Word must have spread around the village that we were visiting as there was a constant stream of people walking into their home just standing, staring and smiling. We felt a little awkward but we couldn’t blame them as we later found out that we were the first white people to visit the village. Parimala kept introducing them to us as her sisters, and we went with the flow as larger families aren’t uncommon in rural India. Little did we know… this term actually meant close friend.
After following the loud drum music being blasted out from several huge speakers, we reached the temple to find about 500 villagers all circled around 3 performers. We cannot stress how loud the music was! Within seconds, a man on a microphone was beckoning us to walk down the aisle of men to sit at the very front!
We couldn’t find anybody to fully the explain the meaning behind the dances but it seemed like the 2 ladies (we think were dressed as peacocks) were vying for the attention of the joker character. It ended up getting pretty frisky which was surprising to see in such a modest country.
After a while the master of ceremonies interrupted the dancing to honour the elders of the village with white robes, it was a surreal situation, however it was to get even more surreal as “Jack get up, get up!” was hissed at us from behind. The MC came towards us to put white robes around our shoulders. feeling rather silly but also like royalty we thought to ourselves “What is going on?!” We received the loudest cheer from the locals for seemingly doing nothing, which really did make us feel like royalty!
We were told the dancing would continue all night as they made their way through the village so we went for a tactical nap before Parimala woke us up again at 2am. We couldn’t believe our eyes when we saw the SAME dancers from 6 hours ago still full of energy whilst we looked and felt like zombies! Beautiful women in their sarees were holding baskets of fruit, coconuts and flowers on their heads as offerings to the Gods. There was a parade float-esque shrine following the dancers carried awkwardly on stilts by about 20 men whilst fires were lit.
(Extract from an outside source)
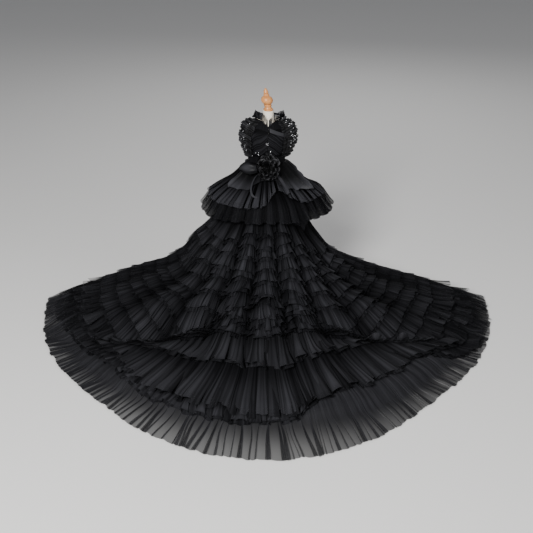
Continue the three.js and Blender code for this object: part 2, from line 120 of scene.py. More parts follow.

A health & safety nightmare….TII!
The next morning we were invited to Parimala’s (actual) sister’s house in a nearby village for iidli sambar, a very common breakfast made of poached rice balls and curry sauce. We caught the attention of some young engineering students who wanted to practice their English with us. It wasn’t long before their father invited us into their house for some chai! The Indians are so hospitable; it doesn’t matter whether they have a tiny 1 room house or a mansion, they always want to make you feel welcome.
We were soon summoned back to Parimala’s village as the bull racing had started. The bulls are dressed up like Christmas trees with coloured rope, tinsel and bells. The cows were lined up and made to race down the main road of the village. It was very entertaining to watch but the cows were treated pretty roughly and we couldn’t help but think that it was probably the only day of the year that it wasn’t great to be a cow in India. So, we found it hilarious when they decided to buck and run into people’s houses!
After watching over 100 bulls gallop down the street, it was time to leave as we had to get back to work. What an opportunity of a lifetime. Money couldn’t have bought the experience and we are so grateful to Parimala and her family for their hospitality. Until next year!